The four-day tour by US President Joe Biden to the Middle East last week was a step in the right direction towards stabilising the region and solidifying regional ties.
America's overtures mark a departure from an earlier approach that Mr Biden had spoken of in no uncertain terms during his presidential campaign, and subsequently, in the foreign policy decisions taken at the beginning of his presidency, regarding the Middle East.
But for an America that is concerned about, among other factors, its place in the region, this past week enabled the strengthening of diplomatic goodwill with its traditional allies.
Mr Biden's visit to Riyadh to meet Saudi Arabia's leadership was important in terms of the US providing assurances of collective security in the region. The significance of this is manifold, considering the stalled status of the Iran nuclear talks, which involve the five permanent members of the UN Security Council, plus Germany, amid Tehran's continued development of weapons-grade uranium enrichment that is essential for it to produce bombs.
To this end, while in Israel, Mr Biden signed a pledge with Prime Minister Yair Lapid to use all national resources to curb Iran's nuclear ambitions. But despite growing relations with Israel, and building on the Abraham Accords, the emphasis on the part of the US and its Arab allies to resolve the Palestine issue remains a two-state solution. Mr Biden’s meetings with Palestinian leaders indicated an improvement of ties but did not further peace efforts.
Before concluding his tour, Mr Biden met key regional leaders, including UAE President Sheikh Mohamed bin Zayed, Iraqi Prime Minister Mustafa Al Kadhimi and Egyptian President Abdel Fattah El Sisi.

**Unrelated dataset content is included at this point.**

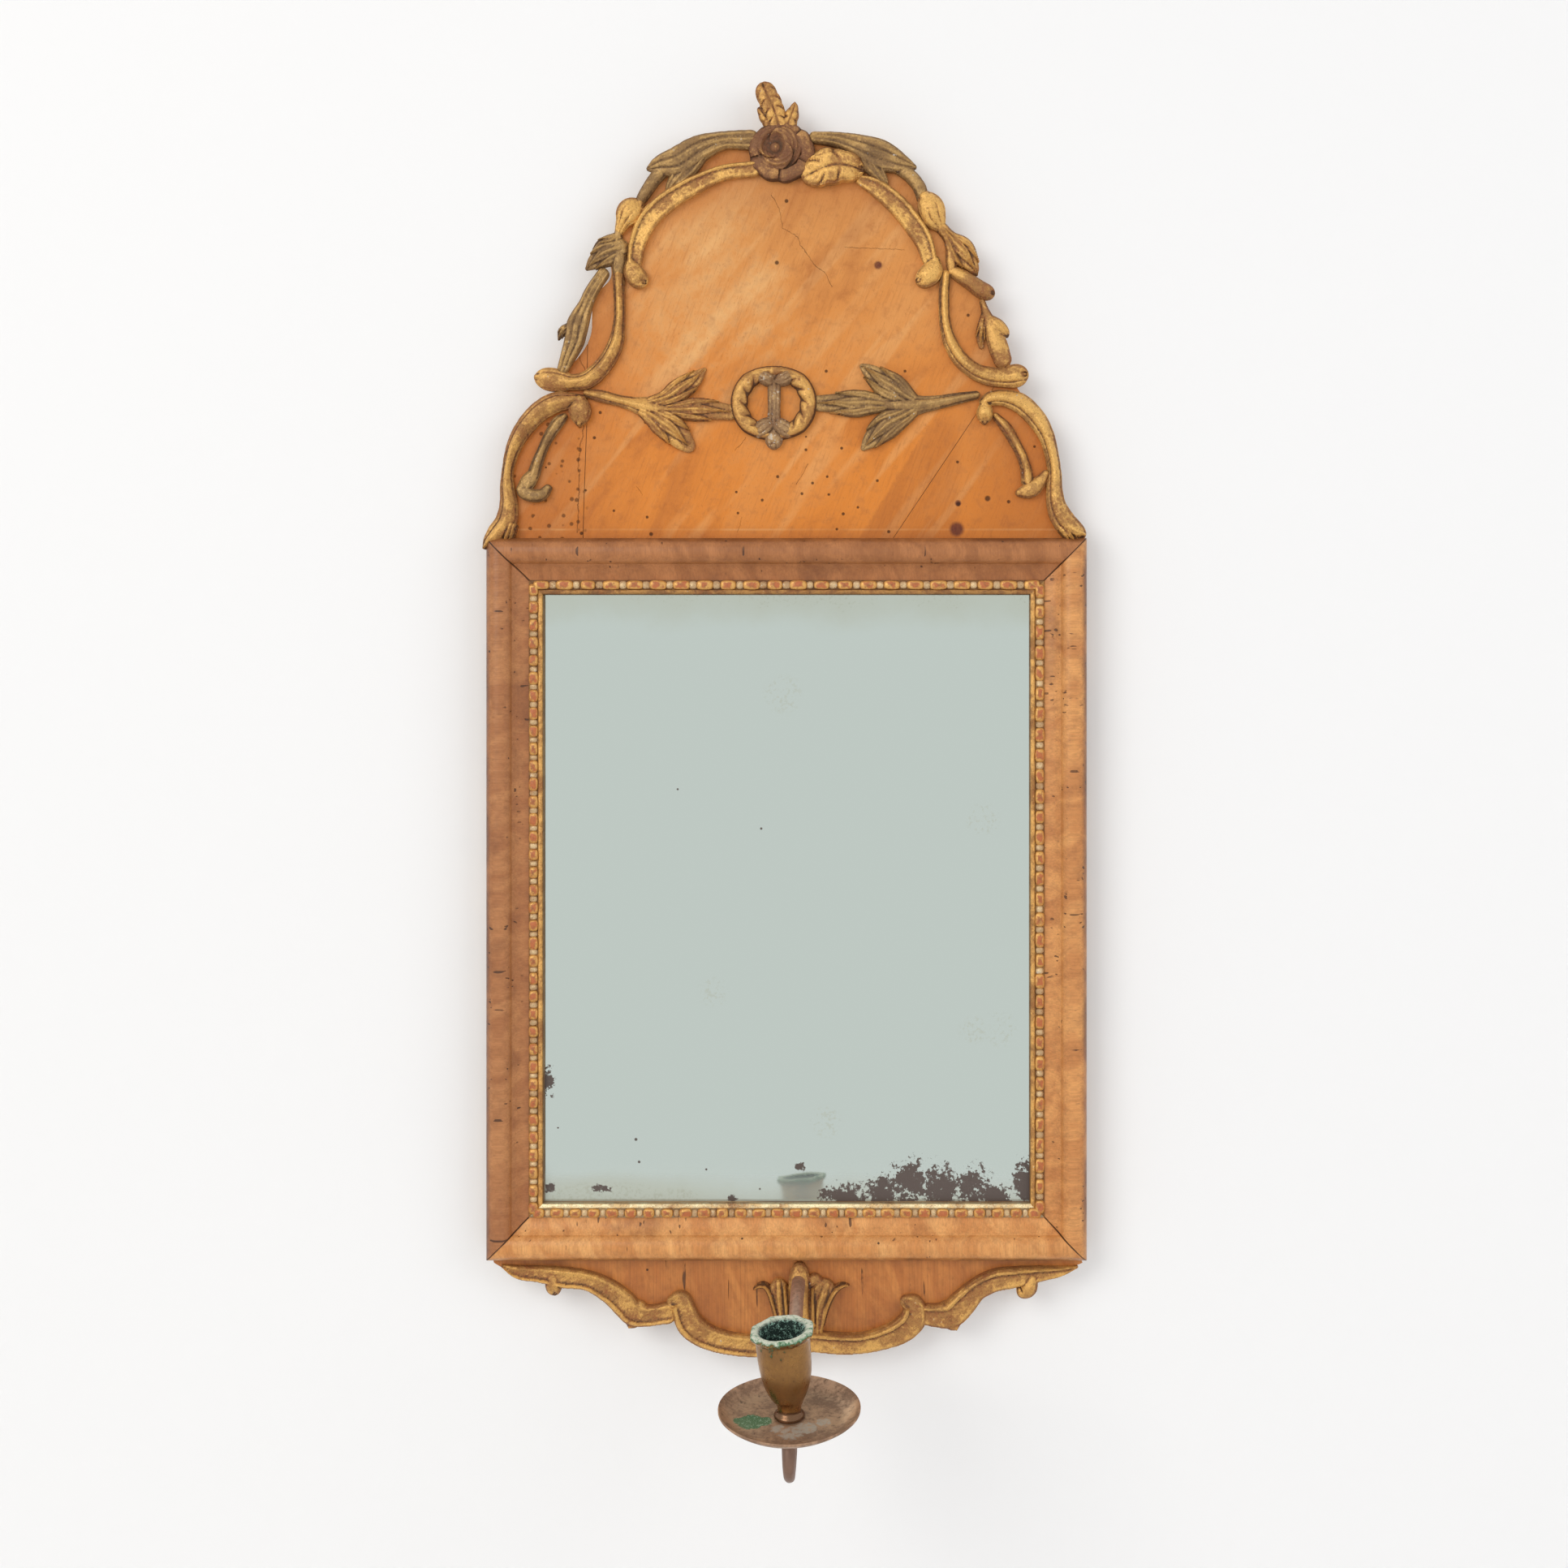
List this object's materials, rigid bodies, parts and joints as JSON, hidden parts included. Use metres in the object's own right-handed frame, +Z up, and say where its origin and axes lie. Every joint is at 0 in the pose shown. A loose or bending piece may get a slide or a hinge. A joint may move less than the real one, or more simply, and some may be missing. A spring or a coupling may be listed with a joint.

At the beginning of Mr Biden's presidential term, the US veered towards the gradual withdrawal of its presence in the Middle East – an approach that began under former US president Barack Obama and was continued under Donald Trump. But the Ukraine crisis changed the situation.
Today, Washington needs its allies to ensure energy security and supply. And equally, for allies of the US, collective security is key. Washington's assurances carry significant weight. Even as the US makes security guarantees, Saudi Arabia has said it will help “stabilise” the international energy market, following discussions between Mr Biden and Crown Prince Mohammed bin Salman.
For the US, hit by irregular inflation of a 40-year high, there is a strategic interest in lowering oil prices. This is also personally important for Mr Biden, whose approval ratings are currently in their low 30s just four months before the mid-term election.
Given America's domestic situation, Mr Biden's visit to the region has come at an opportune time. And despite the absence of immediate measurable results, the optics have improved. These are welcome steps but more needs to be done.
From an American president who at a different time in office spoke publicly of keeping a major regional ally at arm's length, the diplomatic outreach with several Arab allies of the US imparts a degree of confidence and, at the very least, strengthens mutual trust. Seen in entirety, these are not small gains.